While Christian kings fought amongst themselves for minuscule parcels of farmland, and while cardinals and bishops argued over the futility of resisting the “inevitable doom,” the pope turned in desperation to his trusted spies in the Venetian Secret Service. From among the ranks of the most notorious and unscrupulous organization in Europe, he selected the bravest and most trustworthy he could find. Two Venetian brothers, Niccoló and Maffeo Polo, answered his call for what seemed a suicidal mission.
During their first expedition to Mongol China, from about 1253 to 1269, the Polo Brothers established themselves as confidants of Kublai Khan. Subsequently, they returned to Venice as the Khan’s special envoys. In his famous Travelogue, Description of the World, Marco Polo characterized his father and uncle as clever jewel peddlers who just happened to find their way to Mongol China. Supposedly, they had the incredibly good fortune of gaining the Khan’s favor; and then he happened to appoint them to positions of great influence within his government. However, this dubious rationale fails to conceal the real motives of the illustrious Polo Brothers. The nature of their prior association with Pope Clement IV, their involvement with the Franciscan Order, and their subsequent actions as special agents at the highest levels betray the real hidden agenda behind their travels to the Orient. Essentially, the brothers were double-agents.
When they returned to Venice in 1269, they had a new concern. They were getting too old for the kinds of espionage activities that were demanded of them in the Far East. It was therefore essential for them to identify a suitable protégé who would be able to carry on their espionage mission to a successful conclusion. As it turned out, Niccoló’s son, Marco, who was merely a teenager at the time, seemed like the ideal candidate for the job. So this lad of barely fifteen years of age was recruited into the Venetian Secret Service. He was asked to risk his life in the most hazardous undertakings imaginable in the distant realm of Kublai Khan. His most likely reward would be an early grave.
The mission of the Venetian spies was twofold. First, they were expected to obtain critical manufacturing specifications and actual working examples of Chinese guns, rockets, and propellants. Second, they were expected to learn everything they could about the geography of the distant ocean beyond the Far East.
Ever since Kublai Khan had gained possession of the enormous Sung Dynasty Navy, following the surrender of Chinese forces and the Imperial Family, Europeans feared the possibility of a Mongol invasion from the West. In modern times, we realize that the presumed threat was a practical impossibility because China was over ten thousand miles away. Furthermore, there were two enormous oceans and a continent that effectively served as a barrier to travel between Asia and Western Europe. However, biblical scholars in the 13th century believed that China and the realm of the apocalyptic giant, Gog-Magog, were situated directly west of Europe. Most scholars presumed that China was only 3,000 miles west—making a Mongol maritime invasion a very plausible scenario for Doomsday.

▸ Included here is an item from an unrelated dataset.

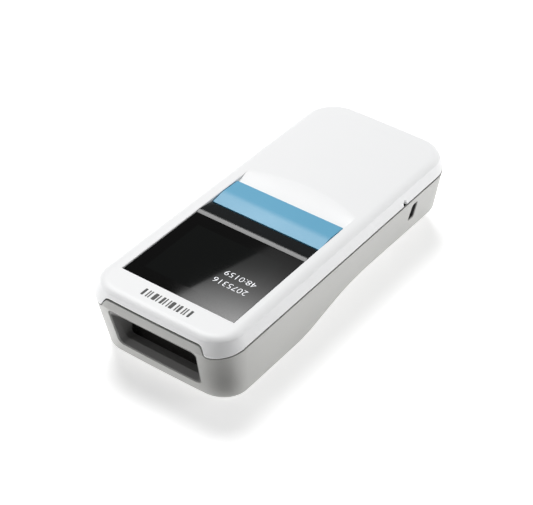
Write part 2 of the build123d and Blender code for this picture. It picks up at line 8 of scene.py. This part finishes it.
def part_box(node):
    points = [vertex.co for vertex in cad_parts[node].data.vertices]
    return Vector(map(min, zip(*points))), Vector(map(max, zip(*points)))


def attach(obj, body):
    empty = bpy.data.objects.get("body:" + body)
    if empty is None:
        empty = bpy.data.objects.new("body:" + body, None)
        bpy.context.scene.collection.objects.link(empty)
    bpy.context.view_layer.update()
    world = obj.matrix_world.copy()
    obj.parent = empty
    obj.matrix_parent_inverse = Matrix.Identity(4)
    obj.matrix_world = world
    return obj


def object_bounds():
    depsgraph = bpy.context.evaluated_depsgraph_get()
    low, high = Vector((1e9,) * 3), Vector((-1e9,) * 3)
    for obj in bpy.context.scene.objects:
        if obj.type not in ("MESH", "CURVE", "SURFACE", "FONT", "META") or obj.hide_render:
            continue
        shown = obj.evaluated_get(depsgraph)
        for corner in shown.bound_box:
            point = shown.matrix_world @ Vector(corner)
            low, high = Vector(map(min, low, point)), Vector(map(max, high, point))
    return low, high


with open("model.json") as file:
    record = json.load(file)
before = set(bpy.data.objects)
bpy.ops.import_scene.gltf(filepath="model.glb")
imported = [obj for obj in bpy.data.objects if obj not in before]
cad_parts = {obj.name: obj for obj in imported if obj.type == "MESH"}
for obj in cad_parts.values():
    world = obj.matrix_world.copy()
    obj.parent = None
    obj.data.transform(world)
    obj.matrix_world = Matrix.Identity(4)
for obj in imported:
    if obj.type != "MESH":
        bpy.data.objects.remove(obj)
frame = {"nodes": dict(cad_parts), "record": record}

cad_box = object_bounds()
MM = 0.001


# ---------------------------------------------------------------- camera, lights and world
def camera_frame(azimuth, elevation, roll):
    """Camera axes as columns (right, up, back) for angles in degrees."""
    azimuth, elevation, roll = (math.radians(angle) for angle in (azimuth, elevation, roll))
    back = Vector((
        math.sin(azimuth) * math.cos(elevation),
        -math.cos(azimuth) * math.cos(elevation),
        math.sin(elevation),
    ))
    right = Vector((0, 0, 1)).cross(back).normalized()
    up = back.cross(right)
    turned_right = math.cos(roll) * right + math.sin(roll) * up
    turned_up = math.cos(roll) * up - math.sin(roll) * right
    return Matrix((turned_right, turned_up, back)).transposed()


camera_spot = Vector((0.1886, -0.3090, 0.2835))
camera_azimuth, camera_elevation, camera_roll = 31.85, 37.28, 4.40
camera_data = bpy.data.cameras.new("camera")
camera_data.lens = 116.65
camera_data.sensor_width = 36
camera_data.clip_start = 0.01
camera_data.clip_end = 20
camera = bpy.data.objects.new("camera", camera_data)
bpy.context.scene.collection.objects.link(camera)
camera_turn = camera_frame(camera_azimuth, camera_elevation, camera_roll)
camera.matrix_world = Matrix.Translation(camera_spot) @ camera_turn.to_4x4()
bpy.context.scene.camera = camera
bpy.context.scene.view_settings.view_transform = "Standard"

display_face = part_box("display_window")[1].z


def softbox(name, place, aim, size, power):
    """A square area light at a place, turned towards a point."""
    data = bpy.data.lights.new(name, "AREA")
    data.shape = "SQUARE"
    data.size = size
    data.energy = power
    lamp = bpy.data.objects.new(name, data)
    bpy.context.scene.collection.objects.link(lamp)
    lamp.location = place
    lamp.rotation_euler = (Vector(aim) - Vector(place)).to_track_quat("-Z", "Y").to_euler()


def mirrored_spot(x, y, reach):
    """Where the sight line that the display mirrors at (x, y) arrives after the given reach."""
    mirrored = Vector((camera_spot.x, camera_spot.y, 2 * display_face - camera_spot.z))
    point = Vector((x, y, display_face))
    return point + (point - mirrored).normalized() * reach


softbox("key_light", (-0.46, 0.34, 0.92), (0, 0, 0), 0.55, 10.3)
softbox("front_light", (-0.60, -0.72, 0.06), (0, 0, 0.01), 0.5, 3.9)
softbox("right_light", (0.76, 0.64, 0.12), (0, 0, 0.01), 0.5, 5.6)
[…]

Many European mariners had sailed to lands in the West, although religious dogma made them hesitant to discuss what they had found. Indeed, among Church authorities, the Western Land was regarded as “Forbidden Territory.” It was sometimes known as the “Land of Darkness” conjuring up nightmarish fantasies that it was inhabited by the legions of Satan. It was also called “Dusky Norway” or “Hell.” The idea that the Mongol hordes (or “Tartars”) were in league with Satan was sufficient to give credibility to the delusion of an imminent Doomsday that would arise in the West.

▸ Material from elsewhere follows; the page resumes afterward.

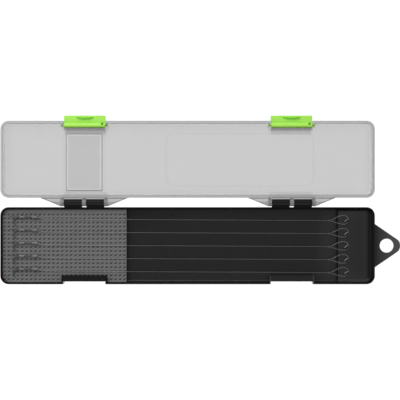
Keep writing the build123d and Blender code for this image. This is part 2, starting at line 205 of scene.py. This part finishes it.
lines = []
for number, row in enumerate(peg_rows, 1):
    line = smooth_curve(f"rig_line_{number}_fluoro", line_route(row), line_diameter)
    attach(line, "base")
    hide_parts(f"rig_line_{number}")
    lines.append(line)
print("lines:", [line.name for line in lines])

# %% [markdown]
# ## The loop knots
# A loop knot pulled tight is a little barrel of wraps. A ring as thick as the line
# is swept round the line with the Screw modifier, so that the wraps climb like a
# spring that is closed up. A face closes each of its two ends.

# %% Wind one knot
wrap_wire = 0.00024
wrap_radius = 0.0005
wrap_count = 6
knot_length = 0.0029


def wind_knot(name, centre):
    bpy.ops.object.select_all(action="DESELECT")
    bpy.ops.mesh.primitive_circle_add(vertices=10, radius=wrap_wire, fill_type="NOTHING",
                                      rotation=(math.pi / 2, 0, 0),
                                      location=(wrap_radius, 0, 0))
    knot = keep_place_in_mesh(named(name))
    pitch = (knot_length - 2 * wrap_wire) / wrap_count
    finish_modifier(knot, "SCREW", axis="Z", screw_offset=pitch, iterations=wrap_count,
                    steps=18, render_steps=18, use_merge_vertices=True)
    pick(knot)
    bpy.ops.object.mode_set(mode="EDIT")
    bpy.ops.mesh.select_mode(type="EDGE")
    bpy.ops.mesh.select_all(action="DESELECT")
    bpy.ops.mesh.select_non_manifold()
    bpy.ops.mesh.fill()
    bpy.ops.mesh.select_all(action="SELECT")
    bpy.ops.mesh.normals_make_consistent(inside=False)
    bpy.ops.object.mode_set(mode="OBJECT")
    bpy.ops.object.shade_smooth_by_angle(angle=math.radians(50))
    knot.rotation_euler = (0, math.pi / 2, 0)
    knot.location = (centre[0] - pitch * wrap_count / 2, centre[1], centre[2])
    return keep_place_in_mesh(knot)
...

However, a group of more enlightened European intellectuals were not so certain that the so-called “End Days” had actually arrived at the doorstep of Europe. Nor were they at all convinced that Doomsday was inevitable. The notions that earth might include more continents than were mentioned in the Bible and that the Apocalypse might be averted by skillful espionage were heretical in the extreme. Brave men had been tortured and burned at the stake for professing such “deviant” ideas. Nevertheless, there were a few dedicated idealists who dared to think beyond the defeatist envelope of medieval dogma. Niccoló and Maffeo Polo were part of the secret league of Christian Mystics. It was their assignment to learn the secrets of Chinese military technology—so that Europe could turn the advantage of science and technology to its favor. That left Marco Polo with the task of resolving the geographic dilemma of unknown oceans and new continents. In order to accomplish that assignment, he would have to travel overseas—beyond the Far East.
What would he find when he got there? No one could say.
By all estimates, this was indeed an “impossible mission” for a lad who at one time seemed destined to spend his life working as a teller at the local Bank of Venice. Marco Polo boldly faced the challenge with grace, cunning, and tenacity. His incredible story of New World voyages begins to unfold within the pages of his enigmatic Travelogue; and it continues in documents and secret maps that have only recently come to light.
Marco Polo’s travels beyond the Far East altered the course of world history. Eventually, they helped to prepare the Renaissance pathway for the emergence of modern civilization. Revelations about his secret voyages to the New World will forever change the way we think about the past. Quite possibly, they may alter the way we think about the Future.